Work instructions: Take the material below and write it all out again exactly.

Material provided:
---------------
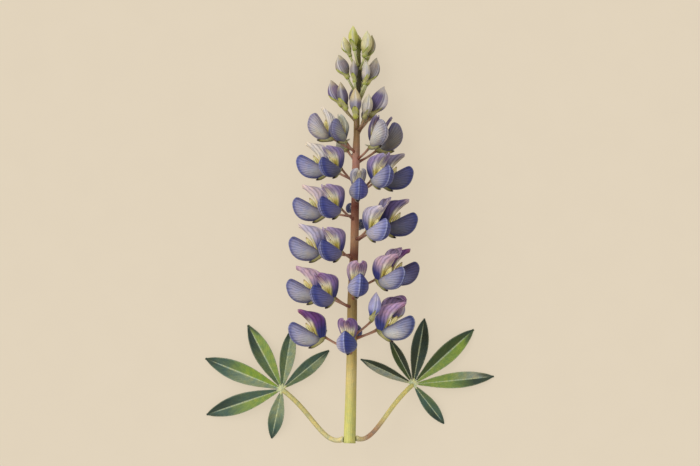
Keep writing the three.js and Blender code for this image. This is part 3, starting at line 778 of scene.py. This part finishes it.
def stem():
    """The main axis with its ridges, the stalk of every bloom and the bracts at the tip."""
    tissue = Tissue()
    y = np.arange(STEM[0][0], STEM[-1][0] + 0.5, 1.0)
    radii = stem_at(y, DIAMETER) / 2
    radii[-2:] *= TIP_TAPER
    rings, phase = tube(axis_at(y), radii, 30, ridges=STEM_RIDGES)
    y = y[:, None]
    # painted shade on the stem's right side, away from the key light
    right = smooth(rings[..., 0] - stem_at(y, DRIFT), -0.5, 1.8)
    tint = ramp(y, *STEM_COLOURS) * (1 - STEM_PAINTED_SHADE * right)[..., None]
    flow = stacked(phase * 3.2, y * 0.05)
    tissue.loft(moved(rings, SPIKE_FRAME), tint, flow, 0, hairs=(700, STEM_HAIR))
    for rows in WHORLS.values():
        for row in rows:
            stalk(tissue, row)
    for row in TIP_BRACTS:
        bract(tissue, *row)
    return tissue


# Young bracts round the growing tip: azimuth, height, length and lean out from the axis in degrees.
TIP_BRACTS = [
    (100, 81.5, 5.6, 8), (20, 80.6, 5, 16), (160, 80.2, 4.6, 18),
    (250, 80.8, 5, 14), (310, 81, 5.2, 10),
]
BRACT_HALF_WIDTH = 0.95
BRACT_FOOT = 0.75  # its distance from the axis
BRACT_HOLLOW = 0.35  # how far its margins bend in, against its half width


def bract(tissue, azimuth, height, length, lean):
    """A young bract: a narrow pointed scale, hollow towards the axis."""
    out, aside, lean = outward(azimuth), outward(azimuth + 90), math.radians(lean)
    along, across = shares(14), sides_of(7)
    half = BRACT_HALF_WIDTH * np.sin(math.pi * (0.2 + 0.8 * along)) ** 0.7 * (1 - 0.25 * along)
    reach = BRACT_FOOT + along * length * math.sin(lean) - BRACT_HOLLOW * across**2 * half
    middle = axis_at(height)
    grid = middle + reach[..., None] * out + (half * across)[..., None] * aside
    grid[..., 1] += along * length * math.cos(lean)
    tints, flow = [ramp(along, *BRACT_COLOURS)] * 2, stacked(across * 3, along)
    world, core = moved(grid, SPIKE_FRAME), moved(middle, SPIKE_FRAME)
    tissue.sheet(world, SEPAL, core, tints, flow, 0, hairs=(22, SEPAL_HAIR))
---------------
The result:
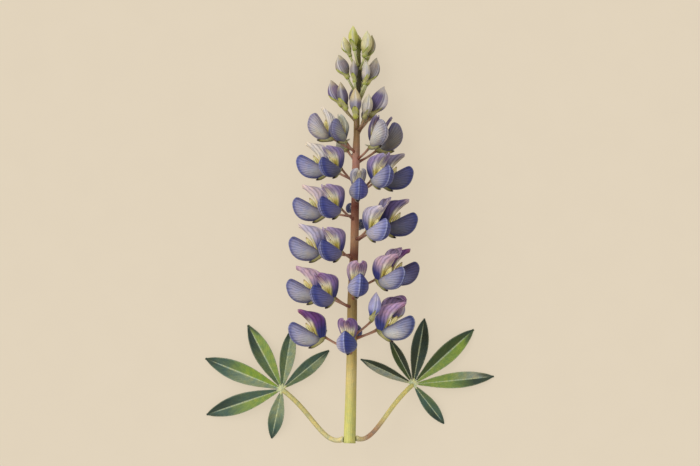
Keep writing the three.js and Blender code for this image. This is part 3, starting at line 778 of scene.py. This part finishes it.
def stem():
    """The main axis with its ridges, the stalk of every bloom and the bracts at the tip."""
    tissue = Tissue()
    y = np.arange(STEM[0][0], STEM[-1][0] + 0.5, 1.0)
    radii = stem_at(y, DIAMETER) / 2
    radii[-2:] *= TIP_TAPER
    rings, phase = tube(axis_at(y), radii, 30, ridges=STEM_RIDGES)
    y = y[:, None]
    # painted shade on the stem's right side, away from the key light
    right = smooth(rings[..., 0] - stem_at(y, DRIFT), -0.5, 1.8)
    tint = ramp(y, *STEM_COLOURS) * (1 - STEM_PAINTED_SHADE * right)[..., None]
    flow = stacked(phase * 3.2, y * 0.05)
    tissue.loft(moved(rings, SPIKE_FRAME), tint, flow, 0, hairs=(700, STEM_HAIR))
    for rows in WHORLS.values():
        for row in rows:
            stalk(tissue, row)
    for row in TIP_BRACTS:
        bract(tissue, *row)
    return tissue


# Young bracts round the growing tip: azimuth, height, length and lean out from the axis in degrees.
TIP_BRACTS = [
    (100, 81.5, 5.6, 8), (20, 80.6, 5, 16), (160, 80.2, 4.6, 18),
    (250, 80.8, 5, 14), (310, 81, 5.2, 10),
]
BRACT_HALF_WIDTH = 0.95
BRACT_FOOT = 0.75  # its distance from the axis
BRACT_HOLLOW = 0.35  # how far its margins bend in, against its half width


def bract(tissue, azimuth, height, length, lean):
    """A young bract: a narrow pointed scale, hollow towards the axis."""
    out, aside, lean = outward(azimuth), outward(azimuth + 90), math.radians(lean)
    along, across = shares(14), sides_of(7)
    half = BRACT_HALF_WIDTH * np.sin(math.pi * (0.2 + 0.8 * along)) ** 0.7 * (1 - 0.25 * along)
    reach = BRACT_FOOT + along * length * math.sin(lean) - BRACT_HOLLOW * across**2 * half
    middle = axis_at(height)
    grid = middle + reach[..., None] * out + (half * across)[..., None] * aside
    grid[..., 1] += along * length * math.cos(lean)
    tints, flow = [ramp(along, *BRACT_COLOURS)] * 2, stacked(across * 3, along)
    world, core = moved(grid, SPIKE_FRAME), moved(middle, SPIKE_FRAME)
    tissue.sheet(world, SEPAL, core, tints, flow, 0, hairs=(22, SEPAL_HAIR))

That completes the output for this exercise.